A shadow hangs over the booming solar industry that no one can quite explain.

Big corporations have moved into the business. Homeowners, homebuilders, schools, even city halls are snapping up the technology. So why does fast-growing, progressive Oregon have fewer solar-heated homes today than in 1990?

No one knows for sure.

Next door, Washington State saw its total of solar-heated homes fall by half between 1990 and 2000, according to new census data. So did Kansas and New Hampshire, with Illinois (down 32 percent) and Nevada (down 42 percent) not far behind. Of the 22 states for which the Census Bureau has released data, only three saw an increase. Even there, gains were minimal.

These numbers so baffle solar-power experts that many dismiss them out of hand. They're seeing a renaissance of solar and other green building technologies. And, admittedly, homes that rely mainly on solar heat represent a small share of the households that tap the sun to heat their hot water, keep their pools comfortable, and create electricity.

Still, the decline suggests two trends. First, today's designers are using solar heating as a savvy complement to other fuels rather than as a replacement. Second, solar's first boom, fueled by federal tax incentives in the late 1970s and early '80s, proved to be an unsustainable fad.

It's that last conclusion that casts the troubling shadow. While builders are installing new systems at breakneck speed, they're also ripping out old ones. "There were a lot of systems in the late '70s and early '80s that weren't properly done," says Richard Perez, publisher of Home Power magazine in Ashland, Ore.

The challenge now facing the industry is to make sure that this second boom doesn't repeat the mistakes of the first.

When architect Craig Weston designed his first home 17 years ago, he wanted it as fuel-efficient as possible. He oriented the structure the right way, built a massive chimney to absorb the rays of the winter sun, installed a brick floor, and put in a wood stove. The house cost less than $100 to heat in the winter, since he could burn wood from the forest out back.

But as his family increased and his St. Louis suburb developed, he grew dissatisfied. He had to pay for wood now. Lugging in the logs was dull and dirty work. His heat-collecting greenhouse required constant attention. And the brick floor kept getting dirty. "You needed an instructional manual to live in it," he recalls.

A more moderate approach

So in 1997, when he designed his family's next passive-solar house, he nixed the wood stove, the greenhouse, and the brick floor. Gas heat supplements the solar heat trapped in the winter. The dark ceramic tile on the first floor doesn't absorb heat as well as brick but it's easier to clean.
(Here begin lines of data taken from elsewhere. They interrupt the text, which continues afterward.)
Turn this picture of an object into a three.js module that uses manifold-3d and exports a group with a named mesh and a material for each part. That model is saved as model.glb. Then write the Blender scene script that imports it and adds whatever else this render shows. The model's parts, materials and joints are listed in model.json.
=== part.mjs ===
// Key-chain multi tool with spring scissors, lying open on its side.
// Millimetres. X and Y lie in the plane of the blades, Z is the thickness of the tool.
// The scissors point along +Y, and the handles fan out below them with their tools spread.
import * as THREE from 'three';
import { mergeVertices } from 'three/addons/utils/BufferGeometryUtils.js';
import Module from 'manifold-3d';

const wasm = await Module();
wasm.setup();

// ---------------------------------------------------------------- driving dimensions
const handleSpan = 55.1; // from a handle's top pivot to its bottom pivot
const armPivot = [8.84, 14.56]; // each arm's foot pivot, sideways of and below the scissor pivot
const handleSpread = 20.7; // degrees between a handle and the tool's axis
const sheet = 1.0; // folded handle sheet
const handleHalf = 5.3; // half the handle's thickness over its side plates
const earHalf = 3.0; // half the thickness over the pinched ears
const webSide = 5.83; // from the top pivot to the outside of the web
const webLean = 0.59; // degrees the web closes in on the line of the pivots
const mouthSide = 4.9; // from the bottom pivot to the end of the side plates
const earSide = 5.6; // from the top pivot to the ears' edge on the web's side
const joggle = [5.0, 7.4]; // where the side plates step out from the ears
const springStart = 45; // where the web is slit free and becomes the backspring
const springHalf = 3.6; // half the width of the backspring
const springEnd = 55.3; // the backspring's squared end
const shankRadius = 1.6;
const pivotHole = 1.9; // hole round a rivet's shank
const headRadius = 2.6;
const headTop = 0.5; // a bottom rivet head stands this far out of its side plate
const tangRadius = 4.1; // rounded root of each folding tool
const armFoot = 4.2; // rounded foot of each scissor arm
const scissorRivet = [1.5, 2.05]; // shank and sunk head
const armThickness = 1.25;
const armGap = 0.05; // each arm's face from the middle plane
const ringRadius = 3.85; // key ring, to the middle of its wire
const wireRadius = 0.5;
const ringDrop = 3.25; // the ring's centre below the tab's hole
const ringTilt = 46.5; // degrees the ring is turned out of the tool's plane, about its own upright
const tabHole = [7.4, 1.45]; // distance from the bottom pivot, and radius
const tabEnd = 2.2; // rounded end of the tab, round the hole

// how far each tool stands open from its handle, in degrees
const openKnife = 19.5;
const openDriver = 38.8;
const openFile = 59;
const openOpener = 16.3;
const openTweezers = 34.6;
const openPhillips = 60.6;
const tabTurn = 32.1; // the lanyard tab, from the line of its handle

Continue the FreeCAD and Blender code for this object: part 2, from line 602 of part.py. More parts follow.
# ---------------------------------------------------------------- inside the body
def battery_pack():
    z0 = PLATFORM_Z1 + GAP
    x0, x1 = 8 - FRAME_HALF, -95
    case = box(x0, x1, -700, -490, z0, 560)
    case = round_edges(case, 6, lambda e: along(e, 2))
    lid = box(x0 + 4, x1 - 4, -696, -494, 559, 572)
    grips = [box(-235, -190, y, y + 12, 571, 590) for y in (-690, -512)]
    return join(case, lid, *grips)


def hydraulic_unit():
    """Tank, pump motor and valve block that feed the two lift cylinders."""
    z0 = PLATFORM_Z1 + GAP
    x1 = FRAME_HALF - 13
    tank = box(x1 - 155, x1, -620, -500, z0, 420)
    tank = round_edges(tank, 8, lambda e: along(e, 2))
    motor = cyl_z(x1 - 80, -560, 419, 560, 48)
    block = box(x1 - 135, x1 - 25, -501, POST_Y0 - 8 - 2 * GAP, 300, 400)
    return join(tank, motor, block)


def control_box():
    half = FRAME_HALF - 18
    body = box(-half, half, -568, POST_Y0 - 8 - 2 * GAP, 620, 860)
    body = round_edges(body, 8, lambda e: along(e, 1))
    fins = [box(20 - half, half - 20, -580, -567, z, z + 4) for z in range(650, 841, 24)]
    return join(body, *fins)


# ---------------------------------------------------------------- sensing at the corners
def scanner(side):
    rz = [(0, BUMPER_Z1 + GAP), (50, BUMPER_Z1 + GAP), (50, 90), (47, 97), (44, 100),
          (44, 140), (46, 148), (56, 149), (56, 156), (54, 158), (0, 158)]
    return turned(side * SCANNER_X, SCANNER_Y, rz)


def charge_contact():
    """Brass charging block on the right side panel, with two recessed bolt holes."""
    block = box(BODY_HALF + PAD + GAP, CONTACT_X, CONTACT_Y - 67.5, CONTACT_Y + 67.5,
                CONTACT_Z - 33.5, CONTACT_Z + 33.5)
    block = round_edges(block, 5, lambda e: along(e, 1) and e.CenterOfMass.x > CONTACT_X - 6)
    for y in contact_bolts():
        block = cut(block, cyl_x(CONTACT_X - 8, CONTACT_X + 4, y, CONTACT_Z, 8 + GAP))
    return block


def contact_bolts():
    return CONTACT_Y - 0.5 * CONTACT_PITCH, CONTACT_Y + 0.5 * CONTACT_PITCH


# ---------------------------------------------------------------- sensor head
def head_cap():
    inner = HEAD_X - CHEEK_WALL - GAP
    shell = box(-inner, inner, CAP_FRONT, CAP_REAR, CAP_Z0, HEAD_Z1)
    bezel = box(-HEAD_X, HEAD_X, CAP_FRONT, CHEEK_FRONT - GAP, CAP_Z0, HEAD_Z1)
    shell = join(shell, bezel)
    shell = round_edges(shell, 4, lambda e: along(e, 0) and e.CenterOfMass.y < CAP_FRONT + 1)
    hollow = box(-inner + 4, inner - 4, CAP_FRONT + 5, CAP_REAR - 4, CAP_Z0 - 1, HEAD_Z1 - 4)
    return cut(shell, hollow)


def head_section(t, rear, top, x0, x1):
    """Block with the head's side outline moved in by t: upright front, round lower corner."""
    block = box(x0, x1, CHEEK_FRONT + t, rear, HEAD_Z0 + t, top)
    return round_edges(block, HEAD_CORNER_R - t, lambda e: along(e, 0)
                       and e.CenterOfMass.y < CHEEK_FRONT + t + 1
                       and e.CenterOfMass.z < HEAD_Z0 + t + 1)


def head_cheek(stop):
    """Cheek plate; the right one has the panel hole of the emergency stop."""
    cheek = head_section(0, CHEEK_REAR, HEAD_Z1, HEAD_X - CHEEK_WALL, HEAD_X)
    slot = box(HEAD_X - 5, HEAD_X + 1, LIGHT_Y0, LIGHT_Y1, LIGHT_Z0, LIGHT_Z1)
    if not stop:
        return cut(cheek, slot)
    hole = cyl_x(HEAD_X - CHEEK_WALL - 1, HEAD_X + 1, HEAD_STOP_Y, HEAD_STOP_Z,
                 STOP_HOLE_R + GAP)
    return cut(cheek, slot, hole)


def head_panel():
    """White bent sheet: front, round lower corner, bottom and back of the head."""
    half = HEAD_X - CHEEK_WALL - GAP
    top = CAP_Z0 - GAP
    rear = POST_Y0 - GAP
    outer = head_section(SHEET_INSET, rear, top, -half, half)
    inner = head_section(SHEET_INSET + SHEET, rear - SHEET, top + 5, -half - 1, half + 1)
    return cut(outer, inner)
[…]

"We do no work here," says Mr. Weston contentedly. Yet, this extremely well-insulated, properly oriented structure has less than half the heating costs of the homes of some of his neighbors. During the area's notoriously hot summers, he pays no more than $40 a month on air conditioning.

Meanwhile, the people who bought his old home have removed some of its energy-saving features and no longer use others. Indeed, many people have turned their backs on sun-powered technology that once fired their imaginations.

Some do it for aesthetic reasons; others, because of economics. Solar advocates say it doesn't make economic sense to tear out systems providing essentially free energy if they're already paid for. But life isn't always so simple.

Two decades ago, Phil Best put solar collectors on his garage to heat water in his Mansfield Center, Conn., home. For 15 years, the system cut substantially the amount he spent running his electric water heater. But in 1995, he changed to cheaper oil heat and disconnected the solar heat.

"It was just not viable," he explains. The location of the oil-fired heater would have meant running a copper pipe the length of the house. And the solar system itself needed work.